Bunting slaps Government over handling of crime
Singling out the high incidences of murders in the country as an indication of the Jamaica Labour Party (JLP)-led Government’s poor stewardship of the country, Opposition Senator Peter Bunting lambasted the Administration for what he deemed a “bankruptcy of ideas”.
During his contribution to the State of the Nation Debate in the Senate on Thursday, Bunting ripped into the JLP Administration’s handling of the crime portfolio, again criticising the excessive use of states of public emergency (SOEs) to deal with the high crime rate, while boasting of his previous Government’s better control of Jamaica’s number one scourge.
Bunting said that while over the last few months, going back to about August, the Government and the Jamaica Constabulary Force (JCF) have been celebrating the reduction in murders relative to last year where presently, it is down to eight per cent, “but even when you’ve been heralding that…the public has reacted with confusion and disbelief as the daily media stories reporting murders, double murders, triple and quadruple murders and shootings, don’t seem to accord with the statement coming from the Government and the JCF”.
He said that the same week the leadership of Government and JCF were “touting the supposed success of SOEs initially imposed in November and a declaration of five additional SOEs, their self-congratulatory indulgence was short-lived as at least 21 murders took place in the next three to four days, most of them in those SOE parishes.”
“The incidences of violence coming to public attention intensified thereafter, including the heartbreaking murder of a second-form student of Anchovy High School, Randy James, this was after the declaration in the SOE parish, fatally shot while seeking shelter during a downpour; the murder of well-known businessman William “Baba Roots” Webb at this home in Darliston in the SOE parish after the declaration; the double murder of the Thompson brothers, 18 and 20 years old in Farm View, Green Pond, St James, SOE parish.”
Bunting also mentioned the double murder of the two Moody siblings in Westmoreland and the bodies being filmed being buried in a shallow grave.
“Now, imagine the impunity with which criminals feel they can operate to be filming the burial after the murder in an SOE parish…And just this morning, I read that the bursar of Hopewell High murdered in the SOE parish of Hanover on the school compound in broad daylight,” he said, adding that Jamaicans have also become accustomed to the attacks on Beryllium vehicles by multiple armed thugs.
These incidents, he argued, “highlight an Administration bankrupt of ideas that continue to rely solely on ineffective emergency measures. These measures will not curb the deeply rooted issues of crime and violence”.
Touting his Administration’s handle on the crime situation, Bunting came armed with a chart showing a comparative analysis of the average murders under each Administration over a 16-year period.
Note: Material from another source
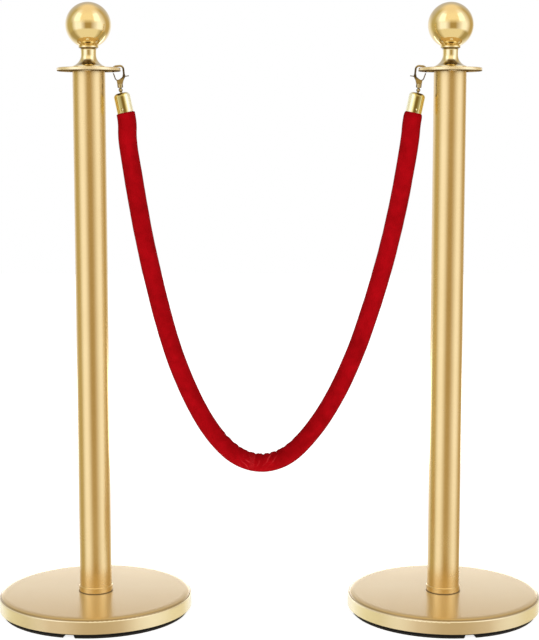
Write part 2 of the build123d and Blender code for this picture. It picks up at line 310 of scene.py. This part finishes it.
def cap_gold(n, where):
    """Polished lemon gold with a painted olive reflection in the middle, and a painted pale highlight,
    less metallic, on the side towards the rope's middle.
    """
    made = gold((0.86, 0.76, 0.34), (0.80, 0.68, 0.26), 0.07, 0.03, 0.03)(n, where)
    cap_reflection_olive, cap_highlight_pale = (0.30, 0.22, 0.05), (1.0, 0.98, 0.72)
    x = n.split(where)[0]
    inward = n.product(n.facing()[0], n.math("SIGN", x), -1.0)
    # painted reflection in the middle of the cap
    middle = n.product(n.range(inward, -0.55, -0.40), n.range(inward, 0.10, 0.28, 1, 0))
    colour = n.mix(n.product(middle, 0.8), made["Base Color"], cap_reflection_olive)
    # painted highlight on the side towards the rope's middle
    made["Base Color"] = n.mix(n.range(inward, 0.30, 0.55), colour, cap_highlight_pale)
    made["Metallic"] = n.range(inward, 0.30, 0.55, 1, 0.45)
    return made


def steel(colour, rough, flakes):
    """Zinc plating: a dull grey with a fine crystal pattern."""
    def build(n, where):
        tone = n.range(n.cells(where, flakes), 0, 0.8, 0.8, 1.08)
        darker = tuple(0.86 * c for c in colour)
        shade = n.add("ShaderNodeVectorMath", operation="SCALE")
        n.link(n.mix(n.noise(where, 60), colour, darker), shade.inputs[0])
        n.link(tone, shade.inputs["Scale"])
        return {
            "Base Color": shade.outputs[0], "Metallic": 1.0,
            "Roughness": n.range(n.noise(where, 90, 4), 0.3, 0.7, rough - 0.08, rough + 0.1),
            "Normal": n.bump(n.noise(where, 700, 3), 0.25, 0.0002),
        }
    return build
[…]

He pointed out that the average number of murders under the PNP between 2012 and 2016 was 1,129, which he said was still too high, “but we were tackling the issue from multiple directions and achieved by the way, the lowest average for any four-year period in the last two decades.
“Now calculate the average for the almost eight years the JLP has been in office – 2016 through 2023, and you’ll get an average annual figure of 1,416…on average about 300 more murdered each year under this JLP administration than during the previous PNP Administration.
“This is a whopping 25 per cent increase in the annual murder rate between the two periods. That means more than 2,300 Jamaicans additionally have been murdered over the last eight years than if the JLP Administration had just maintained…not improved the average”, he said.
Bunting said that while he takes no joy in pointing this out to the public, “we cannot talk about good governance, we cannot talk about accountability yet hide the Holness Administration’s abject failure at fighting violent crime.
“The Opposition PNP cannot be complicit in manufacturing the consent of the people against their own interests. We owe it not just to the memory of the thousands murdered but to the tens of thousands of grieving relatives and friends to the terrified communities, to the environment of fear that cause people to ‘tek weh’ themselves if they see an armoured cash delivery in their vicinity,” he said.
The senator said that inevitably, when the Opposition is asked what they would do differently, he said he would start by pointing to the 2012 to 2016 period that resulted in fewer murders even though the ministry had a fraction of the financial resources and manpower that is there now.
“The major difference…is that we recognise that crime prevention efforts, and social investments were as important or even more important long-term than just crime control or suppression efforts. That’s why we developed the Unite for Change initiative for example,” he said.
He lamented, however, that that the JLP Administration abandoned the Unite for Change programme, defunded the Peace Management Initiative, phased out the Citizen Security and Justice Programme — and every crime prevention initiative was abandoned and all the Ministry of National Security resources were redirected “to the failed policy of the militarisation of policing and to the serial and routine use of states of public emergency.”